Prior to reaching Side C of the involved unit, Engine 17 found that their 350′ 1-1/2″ (107 m 38 mm) hoseline was of insufficient length and needed to extend the line with additional hose.

Engine 12, the fourth arriving engine, picked up Engine 17′s line, completed the hoselay to a hydrant on Banneker Drive (see Figure 2). The crew of Engine 12 then advanced a 200′ 1-1/2″ (61 m 38 mm) hoseline from Engine 26 through the front door of the involved unit on Side A and held in position approximately 3′ (1 m) inside the doorway. This tactical action was contrary to department procedure, as the fourth due engine has a standing assignment to stretch a backup line to Side C.

Rescue 1′s B Team (Rescue 1B) and a firefighter from Truck 4 entered the basement without a hoseline in an effort to conduct primary search and access the upper floors via the interior stairway. Engine 17 reported that the fire was small and requested that Engine 17 apparatus charge their line.

Questions

Consider the following questions related to the interrelationship between strategies, tactics, and fire behavior:

1. Based on the information provided to this point, what was the stage of fire development and burning regime in the basement when Engine 26 entered through the door on Floor 1, Side A? What leads you to this conclusion?
2. What impact do you believe Truck 4′s actions to open the Basement door on Side C will have on the fire burning in the basement?
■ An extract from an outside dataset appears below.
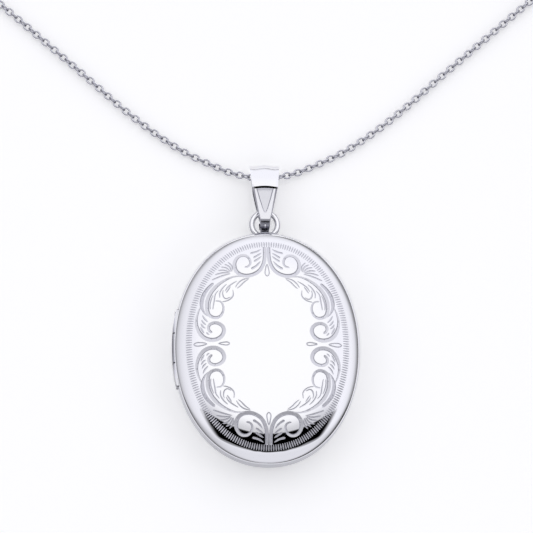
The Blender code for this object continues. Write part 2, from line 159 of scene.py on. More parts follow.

Why?
3. What is indicated by the strong inward flow of air after the Basement door on Side C is opened? How will this change in ventilation profile impact on air track within the structure?
4. Did the companies at this incident operate consistently with DC Fire & EMS SOP? If not, how might this have influenced the effectiveness of operations?
5. Committing companies with hoselines to the first floor when a fire is located in the basement may be able to protect crews conducting search (as outlined in the DC Fire & EMS SOP). However, what building factors increased the level of risk of this practice in this incident?

More to Follow

My next post will examine the extreme fire behavior phenomena that trapped Firefighters Phillips, Mathews, and Morgan and efforts to rescue them.

Remember the Past

This week marked the anniversary of the largest loss of life in a line-of-duty death incident in the history of the American fire service. Each September, we stop and remember the sacrifice made by those 343 firefighters. However, it is also important to remember and learn from events that take the lives of individual firefighters. In an effort to encourage us to remember the lessons of the past and continue our study of fire behavior, each month I include brief narratives and links to NIOSH Death in the Line of Duty reports and other documentation in my posts.

September 9, 2006
Acting CAPT Vincent R. Neglia
North Hudson Regional Fire & Rescue Department, NJ

Captain Neglia and other firefighters were dispatched to a report of fire in a three-story apartment building in Union City. Upon their arrival at the scene, firefighters found light smoke and no visible fire. Based on reports that the structure had not been evacuated, Captain Neglia and other firefighters entered the building to perform a search. Due to the light smoke conditions, Captain Neglia was not wearing his facepiece.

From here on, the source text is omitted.